:: Written problem ::
Reproduce each line exactly.

(Object data in JSON)
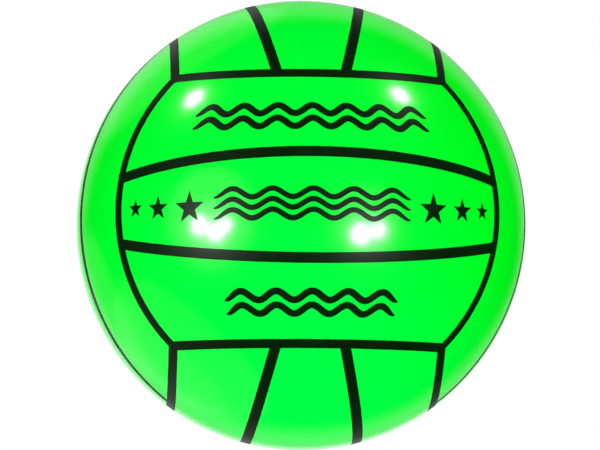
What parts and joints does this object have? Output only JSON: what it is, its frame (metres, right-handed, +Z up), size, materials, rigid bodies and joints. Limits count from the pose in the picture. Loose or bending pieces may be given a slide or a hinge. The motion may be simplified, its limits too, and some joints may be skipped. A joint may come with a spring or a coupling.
{
  "type": "water polo ball",
  "caption": "Wound water polo ball: smooth bright green moulded cover with flush black panel lines, thread winding, air bladder and self-closing needle valve.",
  "frame": {"origin": "centre of the ball", "axes": "-Y looks out of the front panel group, whose panels run left to right; +Z is up; +Y is the valve's axis, pointing out of the ball"},
  "size_m": [0.22, 0.2198, 0.22],
  "materials": {
    "cover_rubber": "glossy smooth",
    "line_ink": "satin",
    "thread": "wound nylon thread set in latex",
    "bladder_rubber": "dull, with a trace of talc",
    "valve_rubber": "satin",
    "core_rubber": "satin"
  },
  "bodies": {
    "root": {"cover": "cover_rubber", "winding": "thread", "bladder": "bladder_rubber", "valve_housing": "valve_rubber", "valve_core": "core_rubber", "front_upper_edge_line": "line_ink", "front_upper_inner_line": "line_ink", "front_lower_edge_line": "line_ink", "front_lower_inner_line": "line_ink", "back_upper_edge_line": "line_ink", "back_upper_inner_line": "line_ink", "back_lower_edge_line": "line_ink", "back_lower_inner_line": "line_ink", "left_rear_edge_line": "line_ink", "left_rear_inner_line": "line_ink", "left_front_edge_line": "line_ink", "left_front_inner_line": "line_ink", "right_rear_edge_line": "line_ink", "right_rear_inner_line": "line_ink", "right_front_edge_line": "line_ink", "right_front_inner_line": "line_ink", "bottom_right_edge_line": "line_ink", "bottom_right_inner_line": "line_ink", "bottom_left_edge_line": "line_ink", "bottom_left_inner_line": "line_ink", "top_right_edge_line": "line_ink", "top_right_inner_line": "line_ink", "top_left_edge_line": "line_ink", "top_left_inner_line": "line_ink"}
  },
  "joints": []
}
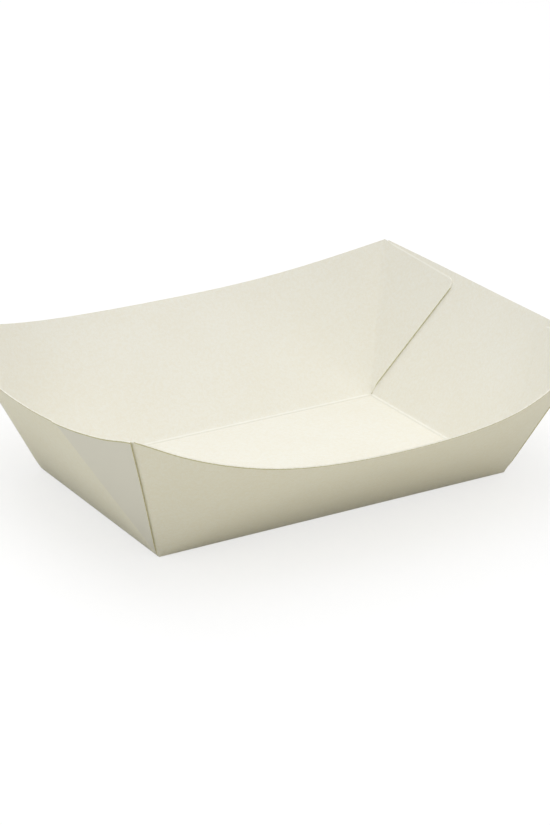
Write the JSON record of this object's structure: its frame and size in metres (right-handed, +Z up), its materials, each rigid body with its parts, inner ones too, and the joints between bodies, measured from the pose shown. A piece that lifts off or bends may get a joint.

:: Right answer ::
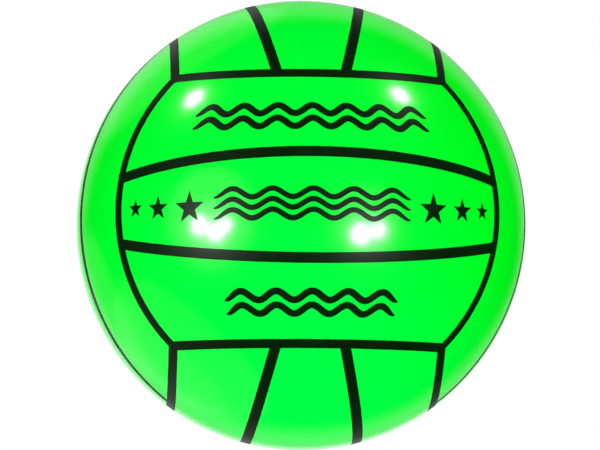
What parts and joints does this object have? Output only JSON: what it is, its frame (metres, right-handed, +Z up), size, materials, rigid bodies and joints. Limits count from the pose in the picture. Loose or bending pieces may be given a slide or a hinge. The motion may be simplified, its limits too, and some joints may be skipped. A joint may come with a spring or a coupling.
{
  "type": "water polo ball",
  "caption": "Wound water polo ball: smooth bright green moulded cover with flush black panel lines, thread winding, air bladder and self-closing needle valve.",
  "frame": {"origin": "centre of the ball", "axes": "-Y looks out of the front panel group, whose panels run left to right; +Z is up; +Y is the valve's axis, pointing out of the ball"},
  "size_m": [0.22, 0.2198, 0.22],
  "materials": {
    "cover_rubber": "glossy smooth",
    "line_ink": "satin",
    "thread": "wound nylon thread set in latex",
    "bladder_rubber": "dull, with a trace of talc",
    "valve_rubber": "satin",
    "core_rubber": "satin"
  },
  "bodies": {
    "root": {"cover": "cover_rubber", "winding": "thread", "bladder": "bladder_rubber", "valve_housing": "valve_rubber", "valve_core": "core_rubber", "front_upper_edge_line": "line_ink", "front_upper_inner_line": "line_ink", "front_lower_edge_line": "line_ink", "front_lower_inner_line": "line_ink", "back_upper_edge_line": "line_ink", "back_upper_inner_line": "line_ink", "back_lower_edge_line": "line_ink", "back_lower_inner_line": "line_ink", "left_rear_edge_line": "line_ink", "left_rear_inner_line": "line_ink", "left_front_edge_line": "line_ink", "left_front_inner_line": "line_ink", "right_rear_edge_line": "line_ink", "right_rear_inner_line": "line_ink", "right_front_edge_line": "line_ink", "right_front_inner_line": "line_ink", "bottom_right_edge_line": "line_ink", "bottom_right_inner_line": "line_ink", "bottom_left_edge_line": "line_ink", "bottom_left_inner_line": "line_ink", "top_right_edge_line": "line_ink", "top_right_inner_line": "line_ink", "top_left_edge_line": "line_ink", "top_left_inner_line": "line_ink"}
  },
  "joints": []
}
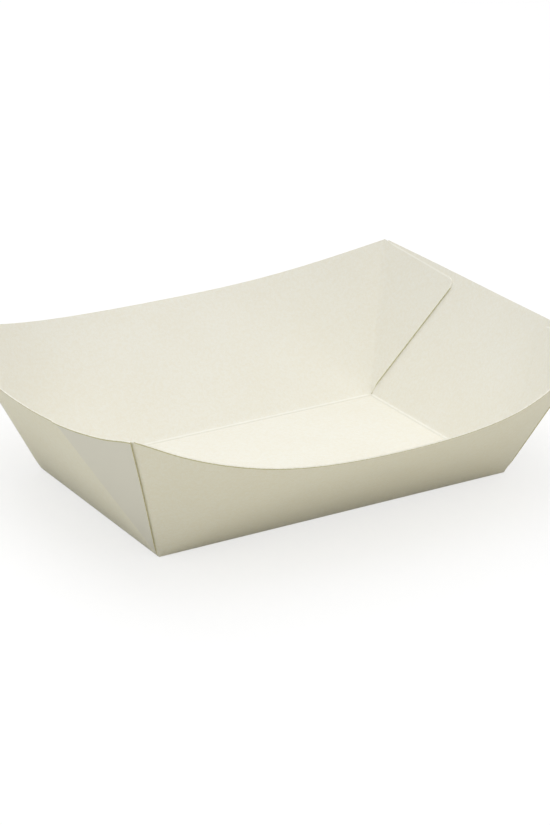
Write the JSON record of this object's structure: its frame and size in metres (right-handed, +Z up), its materials, each rigid body with its parts, inner ones too, and the joints between bodies, measured from the pose shown. A piece that lifts off or bends may get a joint.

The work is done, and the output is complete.